Butcher Boys Review – Serving Up Frenzied Graphic Horror

Butcher Boys” from Greeks Productions, Kitchen Sink Productions and Texas Chain Saw Massacre writer Kim Henkel, brings to the screen a deeply dark, shockingly graphic horror ride into the depth of modern Satanism.

Starring Ali Faulkner, Johnny Walters, Derek Lee Nixon, Gregory Kelly, and Troy Tompkins, “Butcher Boys,” is directed by Justin Graves and Duane Meeks who are making their feature directorial debut and is produced by Ian Henkel and Kim Henkel.

 Butcher Boys” begins casually as a Mexican American female and her sister stops at the local convenience store. One child enters the store; the older teen orders from a food truck. In a moment the door opens and she is abducted.

San Antonio, Texas, the backdrop for the film, is suffering under the rash of recent abductions, poster after poster, voice over in the form of local radio announcers detail the occurrences.

It is then we meet Sissy, played by Ali Faulkner, at the 17th Birthday party of Benny, played by Derek Lee Nixon along with Barbie, played by Tory Tompkins, and Mikey played by Phillip Wolf, who are eating cake and deciding on part two of the birthday celebration.

They stop for gas and Barbie, a looking for trouble and make it a double type of girl, the odd one of the bunch, begin what apparently is common for her and runs out of the store, after starting a fight, and keys the car. They end up being pursued by two other angry teens and all end up in a deserted industrial park. By accident they hit a dog, who happens to belong to the local gang.

This is where the violence begins.  The gang randomly and without thought kills the two teens who hit the dog, our birthday boy and his three friends, are looking for the exit in the maze of abandoned buildings only to get caught, of course, by the gang who disabled the car by using theirs as a battering ram.  

Needless to say, the birthday celebration ends badly, after the four run in different directions trying to avoid detection by the crazed cult fanatics.

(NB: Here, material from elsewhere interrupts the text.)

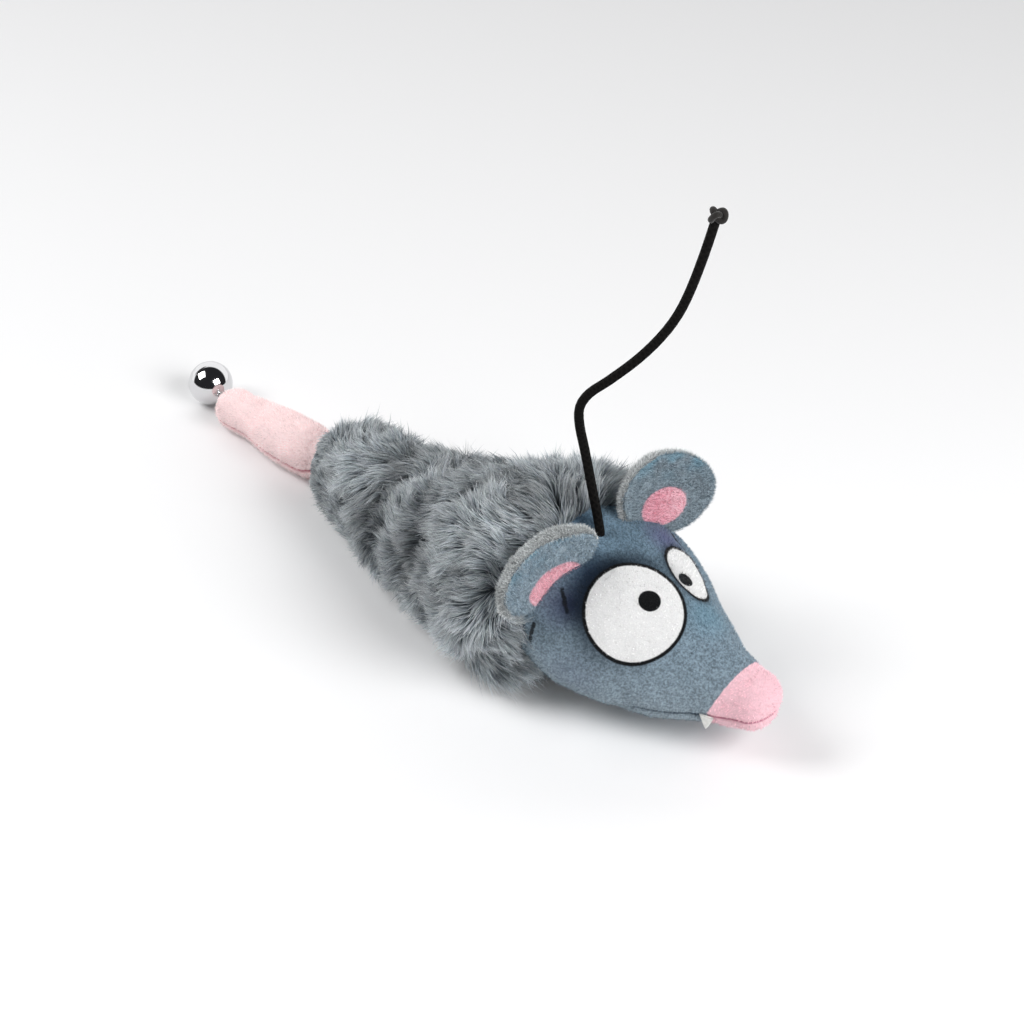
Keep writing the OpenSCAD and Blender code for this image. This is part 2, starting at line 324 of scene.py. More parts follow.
def head_print():
    g = Graph("printed_plush", **PLUSH)
    p = g.place()
    high = g.add(g.along(p, (0, 0, 14), (0, 0, 1), 42), 0.0, clamp=True)
    low_mix = mottled(g, p, shade(STEEL, 0.5), shade(STEEL, 1.26), 0.75)
    top_mix = mottled(g, p, shade(SLATE, 0.48), shade(SLATE, 1.24), 0.75)
    c = g.mix(high, low_mix, top_mix)
    # airbrushed patches
    for at, size, colour, strength in (
        ((84, 17, 51), 11, VIOLET, 0.75),
        ((78, -25, 42), 10, VIOLET, 0.35),
        ((83, -15, 50), 13, srgb("#1f3450"), 1.0),
        ((82, -24, 45), 10, srgb("#1e2743"), 0.95),
        ((110, 6, 38), 12, TEAL, 0.25),
        ((88, -33, 24), 14, VIOLET, 0.15),
        ((66, -3, 58), 9, srgb("#33526e"), 0.45),
    ):
        m = g.mul(g.inside(g.near(p, at), 0.0, size), strength)
        c = g.mix(m, c, colour)
    for a, b, width in (
        ((76.3, -22.9, 47.4), (81.3, -25.6, 42.6), 0.5),
        ((72.4, -31.0, 36.0), (71.9, -32.1, 30.2), 0.5),
        ((73.9, 24.6, 47.0), (84.0, 20.6, 46.9), 0.35),
        ((84.0, 20.6, 46.9), (88.0, 22.5, 43.6), 0.3),
        ((79.0, 15.5, 52.6), (86.5, 15.0, 50.3), 0.25),
        ((63.0, 9.5, 56.6), (64.8, 15.0, 54.0), 0.5),
    ):
        wobble = g.mul(g.noise(p, 1.3, 2), 0.9)
        m = g.inside(g.add(g.stroke(p, a, b), g.math("SUBTRACT", wobble, 0.45)), width, width * 2.2)
        c = g.mix(g.mul(m, 0.9), c, INK)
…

Our heroine, Sissy, breaks away from the pack and locks herself into a room. She finds dynamite, duct tape and a lighter! I say toss the dynamite and end the whole thing. Unfortunately she decides to make herself into a suicide bomber with no real intention of blowing herself and everyone else up.

Butcher Boys” from here, dissolves in to a cannibalistic cult explosion. The cult fanatics are abducting the women to find the perfect, clean, female to reproduce the animal child of one of the lunatics, a growling, wild eyed, replication of the Loch Ness monster, who remains chained and is repeatedly tasered by his controllers who are angry over the delay as all hell seems to be breaking loose when Sissy, who obviously doesn’t live up to her name, continues to escape the clutches of the mad men who come complete with a mad scientist.

Butcher Boys” was written by the creator of the Texas Chain Saw Massacre so viewers can expect his brand of over the top gore, violence, mutilation and depravity.

Butcher Boys” is not a walk in the park and honestly for the directorial debut from Justin Meeks and Duane graves, it is good. It’s not a film that I would choose to see nor if I were undecided at the box office would it be one that I would contemplate.

And strictly from a directorial point of view, the two created a macabre scene, frenzied, at the end, pages of dialogue, characters out of control, a demonized dungeon with one voice of traumatized sanity, and did it well.

Having the chance to interview the directors, which will follow separately, one has to give them points for creating this world, this underbelly, which hopefully doesn’t, and yet it is possible that cannibalism cults and the fathomless evil does exist, and if it does I feel that Justin Meeks and Duane Graves have created something close to what that world would resemble.

Butcher Boys” is graphic, violent, disturbing, with depictions of cannibalism and flesh easting humans attacking each other with ferociousness of wild animals.  It clearly isn’t for everyone.

Butcher Boys” lives up to its name.

Butcher Boys” opens in select cities September 6, 2013.